November – Notice of Violation for nitrogen oxides exceedances
February – State levies civil penalty of $8,596 for various permit violations.
June — NCRP indicates it’s having difficulty meeting limits for carbon monoxide and nitrogen oxides.
April – State issues Notice of Violation after an equipment failure at the plant caused a continuous emissions monitoring system to go offline for an “excessive” amount of time. This prevented NCRP from accurately monitoring for carbon monoxide, nitrogen oxides and sulfur dioxide.
June – NCRP notifies Duke Energy that it can’t meet the requirements of the Power Purchase Agreement. Lawyers for the utility argue this constitutes a default of the contract and that NCRP could be subject to financial damages. According to Utilities Commission documents, NCRP says it “has been forced to temporarily stop receipt of fuel” and therefore is prevented from operating because of “Duke’s abuse of its monopolistic market position and refusal to pay NCRP what it owes.”
August – Continuous emissions monitoring system fails, resulting in inability to track carbon monoxide and carbon dioxide emissions.
September – State fines NCRP $3,449 for failing to operate continuous emissions monitoring system as required.
November — Carey Davis, executive vice president, tells the Division of Air Quality in a letter that “senior management” shut down the plant on Nov. 1. “This comes at a tremendous revenue stream loss.

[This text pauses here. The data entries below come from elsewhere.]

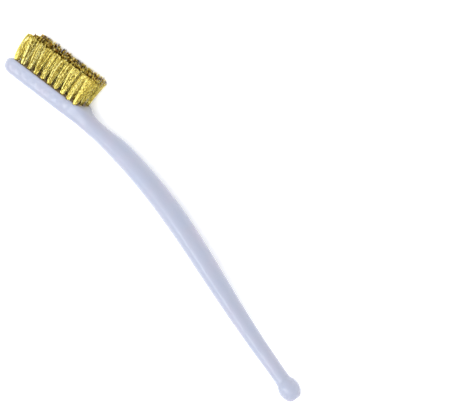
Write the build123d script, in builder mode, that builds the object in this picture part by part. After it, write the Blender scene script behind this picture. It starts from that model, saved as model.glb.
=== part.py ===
from build123d import *
import os
from math import asin, cos, degrees, radians, sin

# Hand brush: a one-piece moulded plastic handle and thirty punched brass-wire tufts.
#
# The brush lies on its side.  X runs from the head's tip to the ball end, Y is the way the
# bristles point, and Z is up, across the head.  The brush is symmetrical about its middle
# plane, a plane of constant Z.  The origin is under the middle of the brush, on the surface
# that it lies on.
#
# Outlines are drawn in brush coordinates: "along" is measured from the first column of tufts
# towards the handle, and "rise" from the head's face towards the bristle tips, so the
# plastic has a negative rise.

# ---------------------------------------------------------------- driving dimensions, mm
COLUMNS = 10                 # tufts along the head
ROWS = {"far": -1, "middle": 0, "near": 1}       # side of the head that each row is on
COLUMN_PITCH = 3.75
ROW_PITCH = 4.55

HEAD_WIDTH = 13.2
HEAD_THICKNESS = 7.0
BLOCK_END = 31.0             # first column to the end of the straight part of the head
TIP_OVERHANG = 5.7           # head tip to the first column of tufts
TIP_CORNER = 6.2             # corner radius of the tip, seen from the bristles
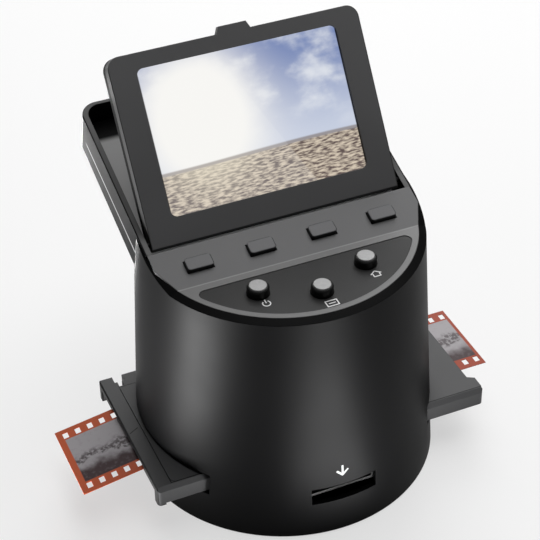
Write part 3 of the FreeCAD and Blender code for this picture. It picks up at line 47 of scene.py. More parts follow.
# %% [markdown]
# ## The camera
# A product photograph is taken with a long lens from a few hundred millimetres away. The angles
# and the lens below were found by fitting known edges of the scanner, so the render lines up with
# the photograph without any lens shift. The Standard view shows a colour as it is written.

# %% Camera
VIEW_AZIMUTH = math.radians(-22.577)
VIEW_ELEVATION = math.radians(37.163)
VIEW_ROLL = math.radians(-1.291)
VIEW_PLACE = Vector((-184.72, -434.43, 435.42)) * MM
LENS_MM = 110.67
SENSOR_MM = 36.0


def aim_camera():
    """Adds the camera at the photograph's place, turned by azimuth, elevation and roll."""
    data = bpy.data.cameras.new("photo_camera")
    data.lens = LENS_MM
    data.sensor_width = SENSOR_MM
    camera = bpy.data.objects.new("photo_camera", data)
    bpy.context.scene.collection.objects.link(camera)
    level = math.cos(VIEW_ELEVATION)
    ahead = Vector((-math.sin(VIEW_AZIMUTH) * level, math.cos(VIEW_AZIMUTH) * level, 0))
    ahead.z = -math.sin(VIEW_ELEVATION)
    side = Vector((math.cos(VIEW_AZIMUTH), math.sin(VIEW_AZIMUTH), 0))
    over = side.cross(ahead)
    right = math.cos(VIEW_ROLL) * side + math.sin(VIEW_ROLL) * over
    up = math.cos(VIEW_ROLL) * over - math.sin(VIEW_ROLL) * side
    turn = Matrix((right, up, -ahead)).transposed().to_4x4()
    camera.matrix_world = Matrix.Translation(VIEW_PLACE) @ turn
    return camera


bpy.context.scene.camera = aim_camera()
bpy.context.scene.view_settings.view_transform = "Standard"
print("camera stands", round(VIEW_PLACE.length, 3), "m from the scanner's foot")

# %% [markdown]
# ## Helpers for materials
# A procedural material is arithmetic on positions. `Wire` wraps one socket, so that `1 - mask` or
# `height * 4` adds the Math nodes by itself, and `Bench` adds any other node in one call.


# %% Wires and benches
BLUR = 0.1 * MM
BEVEL_SAMPLES = 4


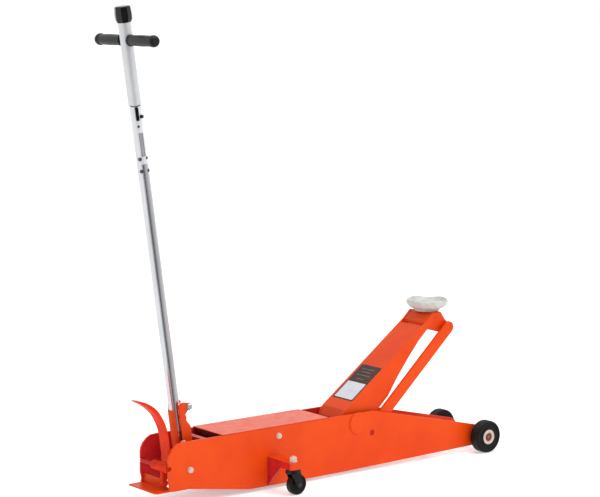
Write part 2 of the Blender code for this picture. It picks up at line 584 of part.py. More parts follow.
def handle_socket(finishes, axis):
    paint = finishes["orange"]
    lobe = (-ROLLER_DROP * math.sin(HANDLE_LEAN), -ROLLER_DROP * math.cos(HANDLE_LEAN))
    clamp = (0.0350, 0.1768)
    socket = prism("handle_socket", cheek_outline(lobe, clamp), -0.0340, -0.0280, paint, axis, edge=0.0008)
    join(socket, prism("handle_socket_left", cheek_outline(lobe, clamp), 0.0280, 0.0340, paint, axis,
                       edge=0.0008))
    join(socket, prism("handle_socket_web", rectangle(0.0270, 0.0325, 0.0250, 0.1050), -0.0290, 0.0290,
                       paint, axis))
    for level in (0.0960, 0.1400):
        rest = prism(f"handle_rest_{level:.3f}", rectangle(0.0017, 0.0243, -0.0290, 0.0290), level,
                     level + 0.0060, paint, axis, "Z")
        cut(rest, turned(f"handle_rest_notch_{level:.3f}", rod_profile(SOCKET_R - 0.001, 0.0900, 0.1500),
                         paint, axis))
        join(socket, rest)
    sleeve = turned("handle_socket_sleeve", tube_profile(TUBE_R + 0.0004, SOCKET_R, 0.0300, 0.1720, 0.001),
                    paint, axis, segments=32)
    slit = [(0, 0)] + arc((0, 0), 0.0400, -121, -48, 4)
    cut(sleeve, prism("handle_socket_slit", slit, 0.0200, 0.1800, paint, axis, "Z"))
    join(socket, sleeve)
    floor = prism("handle_socket_floor", rectangle(-0.0175, 0.0280, -0.0290, 0.0290), 0.0285, 0.0345,
                  paint, axis, "Z")
    cut(floor, turned("handle_floor_hole", rod_profile(0.0075, 0.0200, 0.0500), paint, axis))
    join(socket, floor)
    drill(socket, (0, 0), YOKE_PIN_R + SHAFT_FIT, -0.05, 0.05, segments=18)
    drill(socket, clamp, 0.0053, -0.05, 0.05, segments=16)
    drill(socket, lobe, 0.0043, 0.0200, 0.0500, segments=14)
    roller = [(0, 0.0275), (0.0040, 0.0275), (0.0040, 0.0345), (ROLLER_R, 0.0345), (ROLLER_R, 0.0545),
              (0, 0.0545)]
    turned("pump_roller", roller, finishes["steel"], axis, "Y", 20, (lobe[0], 0, lobe[1]))
    shank, head = hex_bolt_mesh(0.0050, -0.0343, 0.0343, 0.0415)
    nut = turned_mesh([(0, -0.0415), (0.0086, -0.0415), (0.0098, -0.0403), (0.0098, -0.0343),
                       (0, -0.0343)], 6)
    for bm in (shank, head, nut):
        bmesh.ops.rotate(bm, matrix=Matrix.Rotation(math.pi / 2, 3, "X"), verts=bm.verts)
    spot = (clamp[0], 0, clamp[1])
    bolt = place("clamp_bolt", shank, finishes["chrome"], axis, spot)
    join(bolt, place("clamp_bolt_head", head, finishes["chrome"], axis, spot))
    join(bolt, place("clamp_bolt_nut", nut, finishes["chrome"], axis, spot))


def radial_block(name, turn, near, far, half_width, low, high, material, axis, edge=0.0):
    """A block on the side of the handle, facing outwards at an angle round it."""
    marker = empty(f"{name}_face", axis)
    marker.rotation_euler = (0, 0, turn)
    return prism(name, rectangle(near, far, -half_width, half_width), low, high, material, marker, "Z", edge)


def handle_tubes(finishes, axis):
    chrome, plastic = finishes["chrome"], finishes["plastic"]
    lower = turned("lower_tube", tube_profile(TUBE_R - 0.003, TUBE_R, 0.0348, SLEEVE_FOOT + 0.06), chrome,
                   axis, segments=32)
    cut(lower, radial_block("tube_slot", SLOT_TURN, 0.0050, 0.0300, 0.0075, BUTTON_UP - 0.1270,
                            BUTTON_UP - 0.0510, chrome, axis))
    marker = empty("button_face", axis, (0, 0, BUTTON_UP))
    marker.rotation_euler = (0, 0, BUTTON_TURN)
    cut(lower, turned("button_hole", rod_profile(0.0062, 0.0050, 0.0300), chrome, marker, "X", 16))
    sleeve = turned("upper_tube", tube_profile(TUBE_R + FIT, SLEEVE_R, SLEEVE_FOOT, KNOB_FOOT - FIT),
                    chrome, axis, segments=32)
    drill(sleeve, (0, CROSS_BAR_UP), 0.0113, -0.05, 0.05, segments=20)
    latch = radial_block("latch_plate", LATCH_TURN, TUBE_R - 0.003, TUBE_R + 0.0055, 0.0052,
                         BUTTON_UP - 0.0110, BUTTON_UP + 0.0310, plastic, axis, edge=0.0010)
    cut(latch, turned("latch_plate_seat", rod_profile(TUBE_R + FIT, 1.0500, 1.2500), plastic, axis,
                      segments=32))
    turned("latch_button", rod_profile(0.0058, 0.0132, 0.0250, 0.0010), plastic, marker, "X", 20)


def cross_handle(finishes, axis):
    half = GRIP_END - 0.008
    bar = turned("cross_bar", rod_profile(0.0110, -half, half, 0.001), finishes["chrome"], axis, "Y", 24,
                 (0, 0, CROSS_BAR_UP))
    cut(bar, turned("cross_bar_rod_hole", rod_profile(0.0056, 1.3500, 1.4100), finishes["chrome"], axis))
    inner = 0.0222
    profile = [(0.0113, inner), (0.0178, inner), (0.0190, inner + 0.0012), (0.0190, inner + 0.0050),
               (0.0165, inner + 0.0080), (0.0172, 0.0570), (0.0178, 0.0900), (0.0172, 0.1220),
               (0.0165, 0.1440), (0.0190, 0.1475), (0.0190, 0.1550), (0.0165, 0.1612), (0.0110, GRIP_END),
               (0, GRIP_END), (0, GRIP_END - 0.0074), (0.0113, GRIP_END - 0.0074)]
    for label, side in SIDES.items():
        bm = grip_mesh(profile, side)
        place(f"grip_{label}", bm, finishes["rubber"], axis, (0, 0, CROSS_BAR_UP))


def grip_mesh(profile, side):
    """A grip is a turned cup: its outside closes on the axis at the end, and so does its bore."""
    outside = [p for p in profile[:14]]
    bore = profile[14:]
    bm = turned_mesh([(0, bore[0][1]), (bore[1][0], bore[1][1])] + outside, 28)
    turn_to(bm, "Y")
    if side < 0:
        bmesh.ops.scale(bm, vec=(1, -1, 1), verts=bm.verts)
    return bm


def build_handle(finishes, jack):
    pivot = (YOKE_PIVOT[0], 0, YOKE_PIVOT[1])
    axis = empty("handle_axis", jack, pivot, -HANDLE_LEAN)
    handle_socket(finishes, axis)
    handle_tubes(finishes, axis)
    cross_handle(finishes, axis)
    facets = [(0, KNOB_FOOT), (0.0225, KNOB_FOOT), (0.0265, KNOB_FOOT + 0.0090),
              (0.0275, KNOB_FOOT + 0.0230), (0.0255, KNOB_TOP - 0.0030), (0.0230, KNOB_TOP), (0, KNOB_TOP)]
    turned("release_knob", facets, finishes["plastic"], axis, segments=8)
    rod = turned("release_rod", [(0, 0.0120), (0.0095, 0.0120), (0.0095, 0.0160), (0.0050, 0.0160),
                                 (0.0050, KNOB_FOOT - FIT), (0, KNOB_FOOT - FIT)],
                 finishes["steel"], axis, segments=16)
    valve = empty("valve_axis", jack, pivot, -VALVE_SLANT)
    stem = turned("release_valve", [(0, -0.0880), (0.0050, -0.0880), (0.0050, -0.0160), (0.0095, -0.0160),
                                    (0.0095, -0.0120), (0, -0.0120)], finishes["steel"], valve,
                  segments=16)
    for name, side in (("one", -1), ("two", 1)):
        low, high = mirrored(side, 0.0060, 0.0090)
        join(rod, prism(f"release_rod_prong_{name}", rectangle(-0.0040, 0.0040, -0.0060, 0.0130), low, high,
                        finishes["steel"], axis))
        join(stem, prism(f"release_valve_prong_{name}", rectangle(-0.0040, 0.0040, -0.0130, 0.0060), low,
                         high, finishes["steel"], valve, "X"))


# ---- pumps and pedal ------------------------------------------------------------------------------
def smooth_path(points, steps=4):
    """A Catmull-Rom curve through the points, with this many steps between each two."""
    ends = [points[0]] + points + [points[-1]]
    path = []
    for a, b, c, d in zip(ends, ends[1:], ends[2:], ends[3:]):
        for step in range(steps):
            t = step / steps
            path.append(tuple(
                0.5 * (2 * q + (r - p) * t + (2 * p - 5 * q + 4 * r - w) * t**2
                       + (3 * q - p - 3 * r + w) * t**3)
                for p, q, r, w in zip(a, b, c, d)))
    return path + [points[-1]]


def pedal_outline():
    """Side view of the pedal strip from its pivot: up, then curling back and thinning to its tip."""
    front = [(0.0085, 0.0060), (0.0090, 0.0379), (0.0060, 0.0800), (-0.0020, 0.1272), (-0.0165, 0.1625),
             (-0.0430, 0.1995), (-0.0820, 0.2250), (-0.1122, 0.2322)]
    rear = [(-0.1130, 0.2300), (-0.0750, 0.2082), (-0.0410, 0.1778), (-0.0222, 0.1459), (-0.0110, 0.1149),
            (-0.0045, 0.0760), (-0.0002, 0.0379), (-0.0005, 0.0060)]
    return smooth_path(front) + smooth_path(rear)


def build_pumps(finishes, jack):
    plunger_tip = YOKE_PIVOT[0] + ROLLER_R + FIT
    turned("pump_plunger", rod_profile(0.0070, plunger_tip, -1.1750, 0.0008), finishes["steel"], jack, "X",
           18, (0, PUMP_Y, PLUNGER_Z))
    foot_tip = PEDAL_PIVOT[0] + ROLLER_R + FIT
    turned("foot_pump_rod", rod_profile(0.0060, foot_tip, -1.1700, 0.0008), finishes["steel"], jack, "X",
           18, (0, FOOT_PUMP_Y, PEDAL_PIVOT[1] - TOE_DROP))
    axis = empty("pedal_axis", jack, (PEDAL_PIVOT[0], 0, PEDAL_PIVOT[1]))
    paint = finishes["orange"]
    pedal = prism("foot_pedal", pedal_outline(), -0.0762, -0.0362, paint, axis, edge=0.0008)
    join(pedal, turned("foot_pedal_hub", rod_profile(0.0160, -0.0765, 0.0050), paint, axis, "Y", 24))
    join(pedal, prism("foot_pedal_toe", capsule((0, 0), (0, -TOE_DROP), 0.0090), -0.0560, -0.0440, paint,
                      axis))
    join(pedal, turned("foot_pedal_roller", rod_profile(ROLLER_R, -0.0585, -0.0415), paint, axis, "Y", 20,
                       (0, 0, -TOE_DROP)))
    drill(pedal, (0, 0), 0.0070 + SHAFT_FIT, -0.1, 0.1, segments=18)


# ---- the whole jack -------------------------------------------------------------------------------
def build():
    for old in list(bpy.data.objects):
        bpy.data.objects.remove(old, do_unlink=True)
    finishes = make_finishes()
    jack = empty("jack", None, (FRONT_AXLE_X, 0, 0))
    build_chassis(finishes, jack)
    for label, side in SIDES.items():
        front_wheel(label, side, finishes, jack)
        caster(label, side, finishes, jack)
    build_hydraulics(finishes, jack)
    build_ram(finishes, jack)
    build_lift(finishes, jack)
    build_handle(finishes, jack)
    build_pumps(finishes, jack)


build()
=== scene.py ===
"""Looks for the long-chassis hydraulic floor jack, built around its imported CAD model.

Metres, +Z up, +X forward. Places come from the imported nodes, so every piece sits where the CAD says.
"""

import math

import bmesh
import bpy
from mathutils import Matrix, Vector


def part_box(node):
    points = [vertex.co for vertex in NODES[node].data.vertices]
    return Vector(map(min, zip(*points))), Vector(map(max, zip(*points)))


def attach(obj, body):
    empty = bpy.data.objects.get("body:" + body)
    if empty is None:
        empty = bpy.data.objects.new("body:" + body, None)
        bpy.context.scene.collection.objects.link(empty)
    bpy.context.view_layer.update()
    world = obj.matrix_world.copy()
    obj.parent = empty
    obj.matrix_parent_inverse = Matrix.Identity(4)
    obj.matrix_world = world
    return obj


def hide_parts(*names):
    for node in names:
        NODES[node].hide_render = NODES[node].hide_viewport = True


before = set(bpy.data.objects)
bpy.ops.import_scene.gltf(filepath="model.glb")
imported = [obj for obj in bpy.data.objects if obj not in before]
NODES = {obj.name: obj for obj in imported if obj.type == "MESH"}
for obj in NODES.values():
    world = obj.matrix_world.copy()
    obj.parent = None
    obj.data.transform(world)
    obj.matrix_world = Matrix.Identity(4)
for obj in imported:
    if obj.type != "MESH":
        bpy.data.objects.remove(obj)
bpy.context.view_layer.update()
SIDES = {"right": -1, "left": 1}
IDENTITY = Matrix.Identity(4)


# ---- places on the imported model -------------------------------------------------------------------
def middle(node):
    low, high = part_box(node)
    return (low + high) / 2


AXLE = middle("front_axle")
ARM_PIVOT = middle("main_pivot_shaft")
SADDLE_PIVOT = middle("saddle_mount_pin")
YOKE_PIVOT = Vector((middle("yoke_pivot_pin_right").x, 0, middle("yoke_pivot_pin_right").z))
CROSS_BAR = middle("cross_bar")
PLATE_OUTER_FACE = 0.0850
DECK_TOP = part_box("top_cover")[1].z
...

Currently electrical and renewable energy revenue is now non-existent.” Davis writes that the parent company plans to spend $50 million to upgrade the facility.
December – State issues Notice of Violation for excess emissions, including 18 violations of nitrogen oxide limits, and a civil penalty of $11,555.
NCRP asks for the penalty to be waived. State has not done so.
February – At a public hearing, concerned residents and environmental advocates ask the Division of Air Quality to deny the permit application and/or shut down the plant. State will decide whether to grant the permit this spring.
Although plant is not operating, its current permit expires Aug. 31.
This story has been updated to show the Utilities Commission releases its 2021 report.